### Given material ###
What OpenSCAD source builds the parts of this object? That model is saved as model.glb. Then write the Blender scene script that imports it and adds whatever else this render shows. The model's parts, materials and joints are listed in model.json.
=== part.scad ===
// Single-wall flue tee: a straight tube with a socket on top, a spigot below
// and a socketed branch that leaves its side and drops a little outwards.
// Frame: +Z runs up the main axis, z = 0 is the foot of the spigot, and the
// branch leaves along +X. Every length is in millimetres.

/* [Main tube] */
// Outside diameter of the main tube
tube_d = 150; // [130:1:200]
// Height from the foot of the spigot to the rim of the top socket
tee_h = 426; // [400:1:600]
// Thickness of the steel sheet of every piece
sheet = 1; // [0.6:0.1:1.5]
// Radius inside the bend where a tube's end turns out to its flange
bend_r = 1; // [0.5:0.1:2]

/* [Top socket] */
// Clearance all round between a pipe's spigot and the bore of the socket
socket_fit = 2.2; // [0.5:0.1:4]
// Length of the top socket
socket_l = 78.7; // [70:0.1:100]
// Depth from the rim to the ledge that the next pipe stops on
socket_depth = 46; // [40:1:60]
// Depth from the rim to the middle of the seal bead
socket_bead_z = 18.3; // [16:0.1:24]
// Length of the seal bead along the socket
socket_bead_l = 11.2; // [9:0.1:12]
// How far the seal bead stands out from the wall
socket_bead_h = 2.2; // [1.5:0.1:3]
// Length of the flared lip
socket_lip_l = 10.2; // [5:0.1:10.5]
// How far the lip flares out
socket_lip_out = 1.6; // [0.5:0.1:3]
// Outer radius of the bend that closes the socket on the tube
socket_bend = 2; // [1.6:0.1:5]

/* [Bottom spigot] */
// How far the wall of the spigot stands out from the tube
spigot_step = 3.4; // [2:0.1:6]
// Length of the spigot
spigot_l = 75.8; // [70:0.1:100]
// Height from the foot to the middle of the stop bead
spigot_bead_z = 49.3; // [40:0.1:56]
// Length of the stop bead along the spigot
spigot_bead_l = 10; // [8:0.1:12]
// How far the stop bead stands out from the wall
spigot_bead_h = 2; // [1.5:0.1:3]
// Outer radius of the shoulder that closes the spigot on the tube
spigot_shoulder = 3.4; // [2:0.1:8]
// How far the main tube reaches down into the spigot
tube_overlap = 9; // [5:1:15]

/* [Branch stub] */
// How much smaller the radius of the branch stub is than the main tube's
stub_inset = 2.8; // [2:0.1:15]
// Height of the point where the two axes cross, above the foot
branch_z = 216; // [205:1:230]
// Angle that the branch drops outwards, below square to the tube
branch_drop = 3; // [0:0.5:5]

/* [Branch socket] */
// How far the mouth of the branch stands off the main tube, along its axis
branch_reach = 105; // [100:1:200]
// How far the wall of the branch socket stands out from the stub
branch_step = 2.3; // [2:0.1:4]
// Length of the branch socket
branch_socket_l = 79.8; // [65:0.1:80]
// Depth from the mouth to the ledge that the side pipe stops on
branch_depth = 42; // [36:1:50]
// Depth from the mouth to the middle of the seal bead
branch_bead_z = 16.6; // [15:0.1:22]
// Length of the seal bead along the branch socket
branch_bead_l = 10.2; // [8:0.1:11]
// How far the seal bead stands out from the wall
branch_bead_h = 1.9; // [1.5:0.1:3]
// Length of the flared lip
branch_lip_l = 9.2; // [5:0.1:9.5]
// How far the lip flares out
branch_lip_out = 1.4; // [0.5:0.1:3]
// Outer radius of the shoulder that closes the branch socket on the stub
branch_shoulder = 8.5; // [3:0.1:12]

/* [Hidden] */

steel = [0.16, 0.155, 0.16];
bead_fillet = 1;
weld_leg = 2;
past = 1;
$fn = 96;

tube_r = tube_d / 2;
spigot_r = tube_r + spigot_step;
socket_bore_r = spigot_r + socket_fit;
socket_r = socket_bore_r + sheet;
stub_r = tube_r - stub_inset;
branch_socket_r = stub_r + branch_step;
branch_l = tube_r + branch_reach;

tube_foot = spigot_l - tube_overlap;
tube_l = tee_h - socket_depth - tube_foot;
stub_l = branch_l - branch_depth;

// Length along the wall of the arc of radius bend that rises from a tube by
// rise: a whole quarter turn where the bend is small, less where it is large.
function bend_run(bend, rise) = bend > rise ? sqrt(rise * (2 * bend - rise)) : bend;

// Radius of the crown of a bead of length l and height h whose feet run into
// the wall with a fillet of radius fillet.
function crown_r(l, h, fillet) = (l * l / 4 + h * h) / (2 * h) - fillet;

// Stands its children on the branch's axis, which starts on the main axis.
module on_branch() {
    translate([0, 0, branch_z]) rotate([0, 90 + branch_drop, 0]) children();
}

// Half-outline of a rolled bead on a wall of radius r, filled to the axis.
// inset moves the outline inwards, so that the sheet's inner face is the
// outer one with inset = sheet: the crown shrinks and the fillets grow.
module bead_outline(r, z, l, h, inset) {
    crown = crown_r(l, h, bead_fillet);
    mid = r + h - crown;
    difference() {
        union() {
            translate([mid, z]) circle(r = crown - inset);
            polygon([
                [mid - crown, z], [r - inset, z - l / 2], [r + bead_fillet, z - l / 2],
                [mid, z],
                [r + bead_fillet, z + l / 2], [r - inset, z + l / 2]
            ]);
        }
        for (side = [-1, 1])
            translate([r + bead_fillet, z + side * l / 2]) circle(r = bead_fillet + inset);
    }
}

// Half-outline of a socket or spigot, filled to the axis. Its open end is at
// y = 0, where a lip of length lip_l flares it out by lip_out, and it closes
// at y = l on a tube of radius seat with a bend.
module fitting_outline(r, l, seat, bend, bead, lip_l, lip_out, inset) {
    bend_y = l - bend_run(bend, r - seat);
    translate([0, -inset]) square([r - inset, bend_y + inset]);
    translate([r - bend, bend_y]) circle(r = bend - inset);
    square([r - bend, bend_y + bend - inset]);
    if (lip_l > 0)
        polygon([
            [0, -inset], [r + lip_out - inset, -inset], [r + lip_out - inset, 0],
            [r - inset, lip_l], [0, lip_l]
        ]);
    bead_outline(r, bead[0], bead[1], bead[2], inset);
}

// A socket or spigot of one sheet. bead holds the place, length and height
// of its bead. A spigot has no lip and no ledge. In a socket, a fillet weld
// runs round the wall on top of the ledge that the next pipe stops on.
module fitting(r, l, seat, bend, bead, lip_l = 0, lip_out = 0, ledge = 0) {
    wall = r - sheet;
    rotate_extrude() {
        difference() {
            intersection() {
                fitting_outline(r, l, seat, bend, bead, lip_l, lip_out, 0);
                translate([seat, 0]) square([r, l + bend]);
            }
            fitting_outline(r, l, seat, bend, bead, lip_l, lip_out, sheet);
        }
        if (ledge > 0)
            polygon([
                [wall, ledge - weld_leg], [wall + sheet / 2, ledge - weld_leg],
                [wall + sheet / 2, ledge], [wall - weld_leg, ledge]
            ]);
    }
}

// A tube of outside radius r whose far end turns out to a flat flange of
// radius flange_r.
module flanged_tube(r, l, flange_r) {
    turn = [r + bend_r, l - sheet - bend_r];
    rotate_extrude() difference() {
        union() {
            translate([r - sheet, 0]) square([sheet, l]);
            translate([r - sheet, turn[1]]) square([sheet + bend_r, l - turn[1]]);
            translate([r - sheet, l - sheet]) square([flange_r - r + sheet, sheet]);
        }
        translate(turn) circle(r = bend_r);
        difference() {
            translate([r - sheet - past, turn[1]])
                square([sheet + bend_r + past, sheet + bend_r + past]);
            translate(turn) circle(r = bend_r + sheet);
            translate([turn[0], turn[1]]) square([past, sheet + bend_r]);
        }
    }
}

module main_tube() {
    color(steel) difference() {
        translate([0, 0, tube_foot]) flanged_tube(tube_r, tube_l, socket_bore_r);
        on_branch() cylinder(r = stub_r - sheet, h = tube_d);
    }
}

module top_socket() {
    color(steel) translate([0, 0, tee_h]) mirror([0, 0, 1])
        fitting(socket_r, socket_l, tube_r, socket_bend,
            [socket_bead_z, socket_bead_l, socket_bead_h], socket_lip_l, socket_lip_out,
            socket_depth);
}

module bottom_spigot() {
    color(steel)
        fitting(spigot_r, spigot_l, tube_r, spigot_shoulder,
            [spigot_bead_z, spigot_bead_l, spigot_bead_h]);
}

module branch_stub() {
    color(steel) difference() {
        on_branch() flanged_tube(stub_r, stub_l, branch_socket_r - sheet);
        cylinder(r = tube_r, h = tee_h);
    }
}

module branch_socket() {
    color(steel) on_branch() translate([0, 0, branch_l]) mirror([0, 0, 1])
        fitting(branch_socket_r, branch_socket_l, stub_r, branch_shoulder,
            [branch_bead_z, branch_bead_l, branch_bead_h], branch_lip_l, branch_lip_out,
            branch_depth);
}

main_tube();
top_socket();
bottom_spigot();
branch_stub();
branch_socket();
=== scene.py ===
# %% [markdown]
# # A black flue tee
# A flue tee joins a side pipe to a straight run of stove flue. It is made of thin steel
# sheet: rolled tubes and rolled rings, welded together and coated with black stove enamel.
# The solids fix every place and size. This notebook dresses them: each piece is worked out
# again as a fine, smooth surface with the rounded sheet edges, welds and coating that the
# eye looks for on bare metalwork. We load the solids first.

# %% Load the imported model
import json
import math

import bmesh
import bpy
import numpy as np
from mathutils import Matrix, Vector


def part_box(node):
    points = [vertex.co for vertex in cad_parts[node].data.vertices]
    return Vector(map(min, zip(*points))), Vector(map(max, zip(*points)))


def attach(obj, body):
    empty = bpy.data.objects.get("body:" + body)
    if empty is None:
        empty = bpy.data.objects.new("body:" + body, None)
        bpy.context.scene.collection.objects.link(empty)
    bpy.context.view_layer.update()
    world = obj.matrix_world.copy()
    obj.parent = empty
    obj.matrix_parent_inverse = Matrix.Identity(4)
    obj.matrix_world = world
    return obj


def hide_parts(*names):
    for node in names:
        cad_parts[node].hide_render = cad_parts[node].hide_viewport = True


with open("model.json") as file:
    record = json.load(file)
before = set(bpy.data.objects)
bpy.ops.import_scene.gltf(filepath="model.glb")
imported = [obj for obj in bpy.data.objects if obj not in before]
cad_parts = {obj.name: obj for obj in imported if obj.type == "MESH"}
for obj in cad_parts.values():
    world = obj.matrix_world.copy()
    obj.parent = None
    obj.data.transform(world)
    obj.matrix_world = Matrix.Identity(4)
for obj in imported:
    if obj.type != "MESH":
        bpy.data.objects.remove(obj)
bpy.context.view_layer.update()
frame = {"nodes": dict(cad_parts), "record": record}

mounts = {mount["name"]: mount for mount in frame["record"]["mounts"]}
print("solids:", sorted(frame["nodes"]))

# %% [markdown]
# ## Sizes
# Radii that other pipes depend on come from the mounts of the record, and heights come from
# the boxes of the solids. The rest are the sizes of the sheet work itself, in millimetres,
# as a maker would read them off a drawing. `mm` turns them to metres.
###
→ **Task objective**: Quote every line from the line containing "bpy.data.objects.remove(obj)" through the closing line of the listing, including both.

→ **Answer**:
        bpy.data.objects.remove(obj)
bpy.context.view_layer.update()
frame = {"nodes": dict(cad_parts), "record": record}

mounts = {mount["name"]: mount for mount in frame["record"]["mounts"]}
print("solids:", sorted(frame["nodes"]))

# %% [markdown]
# ## Sizes
# Radii that other pipes depend on come from the mounts of the record, and heights come from
# the boxes of the solids. The rest are the sizes of the sheet work itself, in millimetres,
# as a maker would read them off a drawing. `mm` turns them to metres.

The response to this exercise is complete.